И все-таки Гумилев нашел в ЛГУ и хороших преподавателей, и умных квалифицированных консультантов, которые помогли ему обучиться ремеслу историка. Помимо Кюнера и Якубовского Гумилеву помогал Михаил Артамонов. Уже в тридцатые в руки Гумилева попали работы географа и путешественника Григория Ефимовича Грумм-Гржимайло,[16] которого Лев будет считать своим предшественником. Сам Грумм-Гржимайло тогда доживал последние месяцы, его не станет в марте 1936-го. Правда, «Западную Монголию и Урянхайский край», главный, с точки зрения Гумилева, труд Грумм-Гржимайло, Лев Николаевич прочтет только в середине пятидесятых, в лагере.

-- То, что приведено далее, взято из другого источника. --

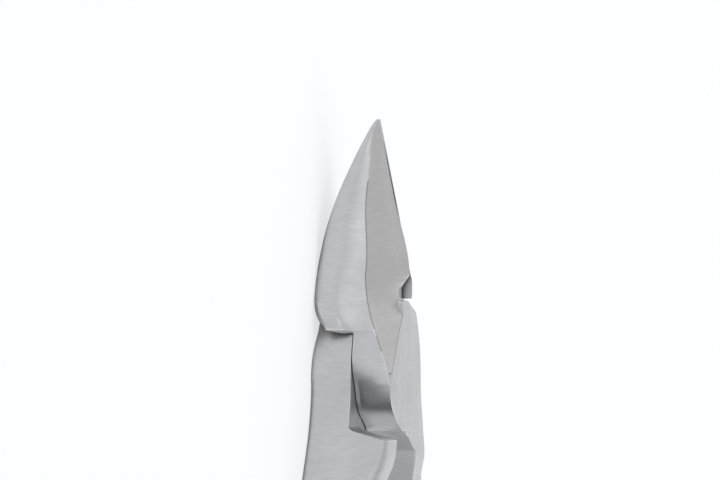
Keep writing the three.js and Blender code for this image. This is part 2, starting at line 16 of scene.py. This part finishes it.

Ранней специализации тогда не было, а занятия на первом-втором курсах не оставляли места для научной работы, но зимой 1935-1936-го Гумилев, отчисленный из университета, начинает работу над статьей об удельно-лествичной системе Тюркского каганата. Это был первый шаг к диссертации, единственная научная работа, законченная до ареста в 1938-м. Среди прочего Гумилев доказывал, что организация политической власти в каганате напоминала удельно-лествичную систему, известную по истории Киевской Руси. Власть над государством принадлежала старшему в роду, а после его смерти переходила к младшим братьям, после смерти последнего из них – к сыну старшего брата и так далее.